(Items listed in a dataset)
** BEGIN **

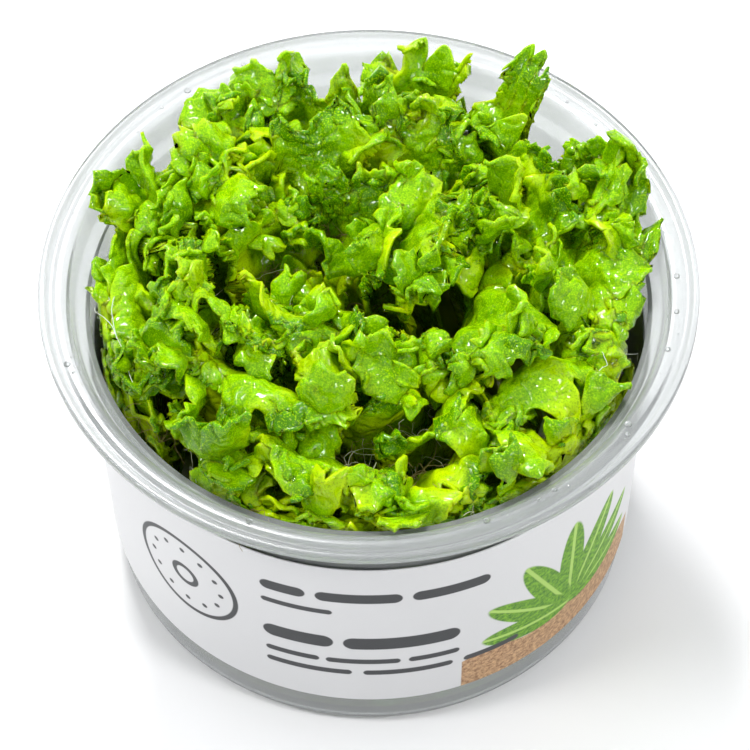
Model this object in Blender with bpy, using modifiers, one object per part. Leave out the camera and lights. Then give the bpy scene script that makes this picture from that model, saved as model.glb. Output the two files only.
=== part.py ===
"""Tissue culture liverwort in its clear plastic cup, in metres, +Z up.

The origin is on the cup's axis, in the plane that its base stands on. The cup is turned, the label is a
wrap of paper round its wall, the gel fills its floor, and every thallus is one thin blade that stands on
the gel. The thalli follow a family of nested curves, which rise from the gel and lean outward more and
more, as the leaves of a lettuce do, so that no blade cuts through its neighbour.
"""

from math import cos, floor, pi, radians, sin, tanh

import bmesh
import bpy
import numpy as np

MM = 0.001

# Cup, all in millimetres
SHOULDER_HEIGHT = 57.6
WALL_TOP_RADIUS = 43.2
WALL_BASE_RADIUS = 41.6
WALL = 0.8
FLOOR = 0.9
BASE_CORNER = 3.0
CORNER_STEPS = 3
CUP_SEGMENTS = 44

# The flange's section, radius and height, from the wall's inside over the rim to the wall's outside
FLANGE_SECTION = (
    (42.4, 57.6), (44.4, 58.3), (45.2, 60.7), (45.9, 61.3), (47.4, 61.4), (48.0, 61.1), (48.8, 61.3), (49.0, 62.0),
    (49.8, 62.0), (50.0, 61.7), (50.0, 60.5), (49.3, 60.5), (48.0, 60.4), (46.0, 60.4), (45.2, 57.4), (43.2, 56.7),
)

# Label
LABEL_BOTTOM = 9.0
LABEL_TOP = 48.3
LABEL_THICKNESS = 0.25
LABEL_SEAM = radians(4)
LABEL_SEGMENTS = 40

# Gel
GEL_TOP = 15.0
GAP = 0.3
GEL_SIDE_GAP = 0.7
GEL_SHOULDER = 1.5
GEL_ROUNDING = 0.5
GEL_SEGMENTS = 40

# Thalli
THALLUS_THICKNESS = 0.6
COLUMNS = 6
ROW_PLACES = (0.0, 0.4, 0.66, 0.84, 1.0)
FOOT_HALF_WIDTH = 2.6
WIDENING = 1.1
LEAST_RADIUS = 6.0

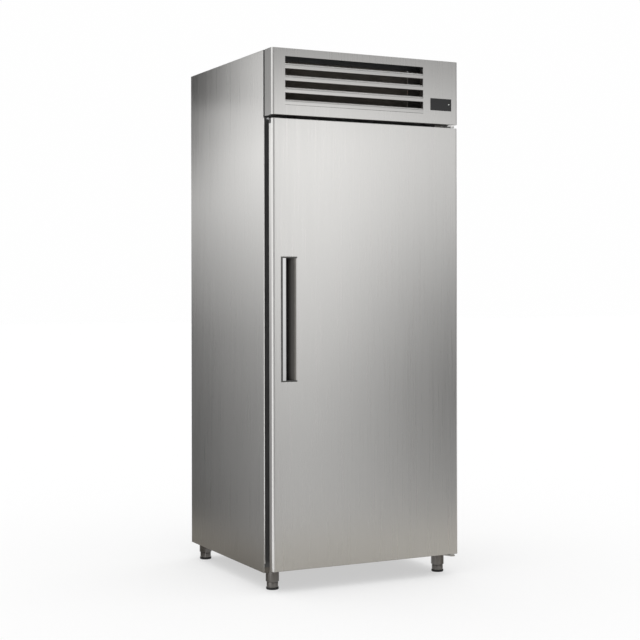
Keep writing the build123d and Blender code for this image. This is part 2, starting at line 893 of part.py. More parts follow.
# Magnetic gasket, on the edge frame
with BuildPart() as door_gasket:
    with BuildSketch(facing_rear(door_back)):
        add(door_ring(gasket_inset + (gasket_width - gasket_base_width) / 2, gasket_base_width))
    extrude(amount=gasket_base)
    with BuildSketch(facing_rear(door_back + gasket_base)):
        add(door_ring(gasket_inset + (gasket_width - gasket_neck_width) / 2, gasket_neck_width))
    extrude(amount=gasket_neck)
    with BuildSketch(facing_rear(door_back + gasket_base + gasket_neck)):
        add(door_ring(gasket_inset, gasket_width))
    extrude(amount=gasket_head)
    chamfer(door_gasket.faces().sort_by(Axis.Y)[-1].edges(), gasket_round)
write(door_gasket, "door_gasket")

# Handle tray, the black moulded pocket with its two end caps
with BuildPart() as handle_tray:
    grip_left = handle_left + tray_rim
    with BuildSketch(Plane.XY.offset(handle_floor)):
        with BuildLine():
            Polyline(
                (handle_left, front),
                (grip_left, front),
                (grip_left, front + grip_gauge),
                (grip_left + grip_seat, front + grip_gauge),
                (grip_left + grip_seat, front + handle_depth),
                (roll_left, front + handle_depth),
                (roll_left, roll_back),
                (roll_left + tray_wall, roll_back),
                (roll_left + tray_wall, handle_back),
                (handle_left, handle_back),
                close=True,
            )
        make_face()
    extrude(amount=handle_height)
    for cap_floor in (handle_floor, handle_top - handle_cap):
        block((handle_left, handle_right), (front, handle_back), (cap_floor, cap_floor + handle_cap))
write(handle_tray, "handle_tray")

# Handle grip, the bright strip that the fingers hook behind
with BuildPart() as handle_grip:
    with BuildSketch(Plane.XY.offset(handle_floor + handle_cap)):
        grip_right = handle_left + tray_rim + grip_width
        grip_path = [
            (handle_left + tray_rim, front),
            (grip_right, front),
            (grip_right, front + grip_lip),
        ]
        add(folded(grip_path, grip_bend, grip_gauge, Side.LEFT))
    extrude(amount=handle_height - 2 * handle_cap)
write(handle_grip, "handle_grip")

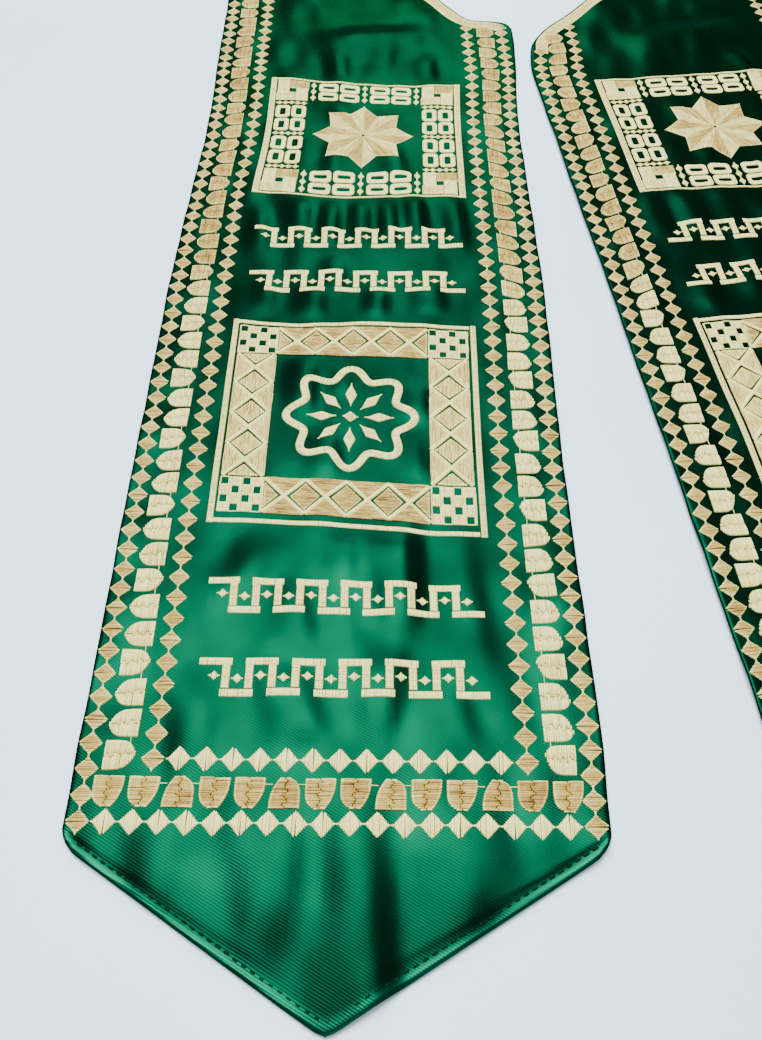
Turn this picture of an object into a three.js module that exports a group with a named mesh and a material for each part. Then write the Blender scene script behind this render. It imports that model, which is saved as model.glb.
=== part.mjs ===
// A two-panel satin sash with a V neck, laid flat. Its left and right halves meet at the back of the neck.
// Millimetres, +Z up, the neck towards +Y and the pointed ends towards -Y.
import * as THREE from 'three';

// Cloth
const panelWidth = 150;
const panelLength = 418;      // neck corner to bottom corner, along the panel
const pointDepth = 47;        // bottom corners to the tip
const cornerDrop = 2;         // straight edge below the last stitched row, before the point starts
const clothThickness = 1.5;   // two layers of satin, turned and pressed
const frontGap = 8;           // between the two neck corners
const seamGap = 0.3;          // between the halves at the back of the neck
const panelLean = 3.1;        // degrees that each panel swings out from the middle
const neckRadius = 74;        // of the round part of the neck hole
const neckCentreY = 89;       // its centre, above the higher neck corner

// The V of the neck. Each front edge ends in a corner, this far below the higher of the two. From the corner
// the neck edge runs to a bend, across the panel and up, and on in a straight line to the round part.
const neckCorners = {
  left: { below: 0, across: 22, up: 5 },
  right: { below: 24, across: 8, up: 16 },
};

// Stitching, raised on the cloth
const stitchGap = 0.4;
const stitchHeight = 0.8;
const trimWidth = 7;
const trimInset = 1.2;        // cloth that shows between the neck edge and its trim
const diamondWidth = 7.4;
const tabWidth = 8.8;
const edgeRowInset = 4;       // middle of the outer diamonds, from the cloth's edge
const tabRowInset = 12.5;
const fieldRowInset = 22;
const rowStart = 9;           // the rows beside the front edge stop this far below the neck corner

// The two framed squares on each panel, and the stitched bands below them
const frameWidth = 94;
const frameBand = 17;
const upperFrame = { top: 53, height: 88 };
const lowerFrame = { top: 220, height: 96 };
const starRadius = 24;
const starNotch = 0.72;       // inner points of the star, as a share of its radius
const starPoints = 8;
const rosetteRadius = 25;
const rosettePetals = 8;
const rosetteDepth = 5.5;     // how far the petals stand out from the mean circle
const rosetteStroke = 3.3;
const meanderStroke = 2.8;
const meanderHeight = 13;
const meanderLength = 84;
const meanderTurns = 6;
const upperMeanders = { first: 163, second: 190 };
const lowerMeanders = { first: 336, second: 364 };

// Grid of the cloth: columns across the panel and rows along it
const openingColumns = 6;
const bandColumns = 2;
const openingRows = 3;
const pointRows = 3;
const vRows = 2;              // from the bend to the round part of the neck
const shoulderRows = 3;       // round the neck to its side
const backRows = 7;           // from there to the middle of the back

// Soft folds of the satin. Each rises from the surface that the sash lies on.
const foldHeight = 2;
const foldWidth = 34;
// across: share of the field's width from the front edge; down: share of the panel's length;
// run: half length as a share of the panel's length; rise and spread: shares of the height and width above
const folds = {
  left: [
    { across: 0.25, down: 0.07, run: 0.05, rise: 0.8, spread: 1.3 },
    { across: 0.7, down: 0.06, run: 0.05, rise: 1.0, spread: 1.5 },
    { across: 0.3, down: 0.43, run: 0.08, rise: 1.0, spread: 1.0 },
    { across: 0.68, down: 0.42, run: 0.09, rise: 0.9, spread: 1.1 },
    { across: 0.22, down: 0.85, run: 0.08, rise: 0.9, spread: 1.0 },
    { across: 0.58, down: 0.84, run: 0.09, rise: 1.0, spread: 1.0 },
    { across: 0.85, down: 0.85, run: 0.07, rise: 0.7, spread: 0.8 },
    { across: 0.35, down: 1.04, run: 0.05, rise: 0.9, spread: 1.0 },
    { across: 0.66, down: 1.04, run: 0.05, rise: 1.0, spread: 0.9 },
  ],
  right: [
    { across: 0.3, down: 0.065, run: 0.05, rise: 0.9, spread: 1.4 },
    { across: 0.75, down: 0.07, run: 0.05, rise: 0.7, spread: 1.2 },
    { across: 0.25, down: 0.43, run: 0.08, rise: 0.9, spread: 1.1 },
    { across: 0.6, down: 0.43, run: 0.09, rise: 1.0, spread: 1.0 },
    { across: 0.3, down: 0.85, run: 0.08, rise: 1.0, spread: 1.1 },
    { across: 0.72, down: 0.84, run: 0.08, rise: 0.9, spread: 1.0 },
    { across: 0.5, down: 1.05, run: 0.05, rise: 1.0, spread: 1.2 },
  ],
};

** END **

▸ THE TASK
Take the lines from the start of the records through the line holding "metres, +Z up.", both included, and please print them exactly, with nothing else.

▸ OUTPUT OF THE TASK
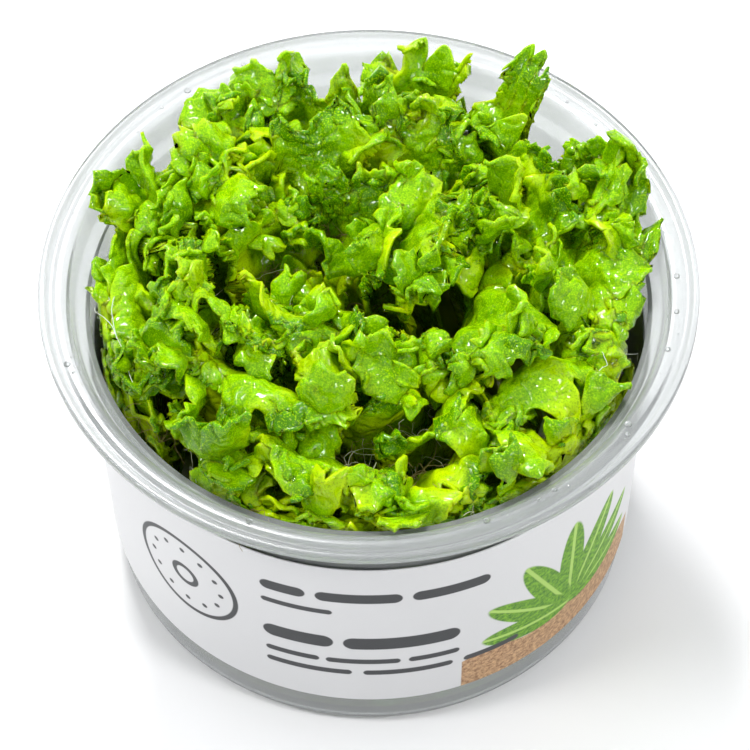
Model this object in Blender with bpy, using modifiers, one object per part. Leave out the camera and lights. Then give the bpy scene script that makes this picture from that model, saved as model.glb. Output the two files only.
=== part.py ===
"""Tissue culture liverwort in its clear plastic cup, in metres, +Z up.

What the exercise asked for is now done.